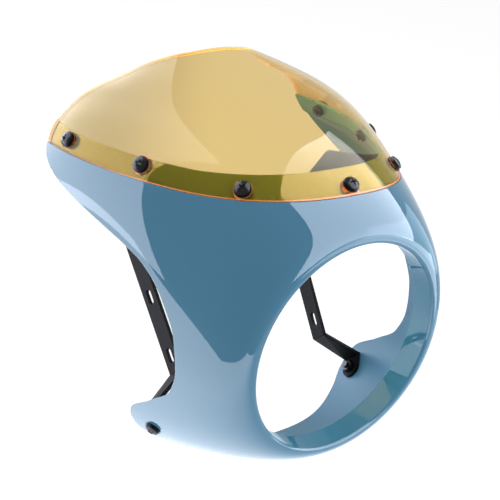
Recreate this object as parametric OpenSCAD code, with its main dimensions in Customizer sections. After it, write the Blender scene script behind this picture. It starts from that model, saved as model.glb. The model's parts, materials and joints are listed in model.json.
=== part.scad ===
// Headlight cowl for a cafe racer motorbike: a moulded shell around a 7 inch
// headlight, a tinted fly screen screwed to a sunk flange, and two steel stays.
// Origin: centre of the lamp mouth, in the plane of its front lip.
// The lamp looks along -Y, the screen rises towards +Z, the rider sits at +Y, so the
// rider's left is +X.

/* [Lamp mouth] */
// Radius of the bore that takes the headlight rim
bore_r = 90; // [88:0.5:92]
// Depth of the collar that runs back from the front lip
collar_l = 22; // [16:1:26]
// Radius of the rounded front lip
lip_r = 2.5; // [2:0.25:3]

/* [Shell] */
// Thickness of the moulded shell
wall = 3; // [2.5:0.25:3.5]
// Depth behind the lip at which the three gains below are reached
shell_l = 245; // [240:1:250]
// Growth of the half width from the lip to the rear
side_gain = 63; // [58:1:68]
// Growth of the crown height from the lip to the rear
crown_gain = 94.5; // [90:0.5:99]
// Growth of the keel depth from the lip to the rear
keel_gain = 75.5; // [72:0.5:79]
// How far the screen's cheeks are flattened at the rear
cheek_dip = 13.5; // [8:0.5:16]

/* [Rear edge] */
// Depth of the screen's top edge on the centre line
crown_y = 211; // [206:1:216]
// Depth of the screen's shoulders, the rearmost place
shoulder_y = 249; // [246:1:252]
// Depth of the lower end of the ears
ear_y = 221; // [216:1:226]
// Depth of the waist between ear and lobe
waist_y = 57; // [54:1:60]
// Depth of the rounded lobes that carry the lower bolts
lobe_y = 114; // [110:1:118]
// Depth of the lower edge on the centre line
keel_y = 82; // [78:1:86]

/* [Fly screen] */
// Thickness of the screen
screen_t = 3; // [2:0.25:3.5]
// Height of the screen's lower edge at the ears
seat_rear_z = 101; // [99:0.5:103]
// Climb of the screen's lower edge from the ears to the nose
seat_rise = 16.5; // [15:0.5:18]
// Extra climb of the screen's lower edge over the nose
nose_rise = 11; // [9:0.5:13]
// Height of the flange under the screen
flange_h = 16.5; // [16:0.5:19]

/* [Fasteners] */
// Thread diameter of the screws
screw_d = 6; // [5:0.5:6]
// Diameter of the screw heads
head_d = 12; // [11:0.5:13]
// Diameter of the washers under the heads
washer_d = 14; // [13:0.5:15]

/* [Stays] */
// Width of the flat bar
bar_w = 18; // [16:0.5:20]
// Thickness of the flat bar
bar_t = 3; // [2.5:0.25:3.5]
// How far inside the mouth's radius each bar's lower slot lies
bar_inset = 11.5; // [10:0.5:13]
// How far each bar opens outward to the rear, in degrees
bar_toe = 4.6; // [3:0.2:6]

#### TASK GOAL
Return every line above that contains the word "behind".

#### EXPECTED OUTPUT
Recreate this object as parametric OpenSCAD code, with its main dimensions in Customizer sections. After it, write the Blender scene script behind this picture. It starts from that model, saved as model.glb. The model's parts, materials and joints are listed in model.json.
// Depth behind the lip at which the three gains below are reached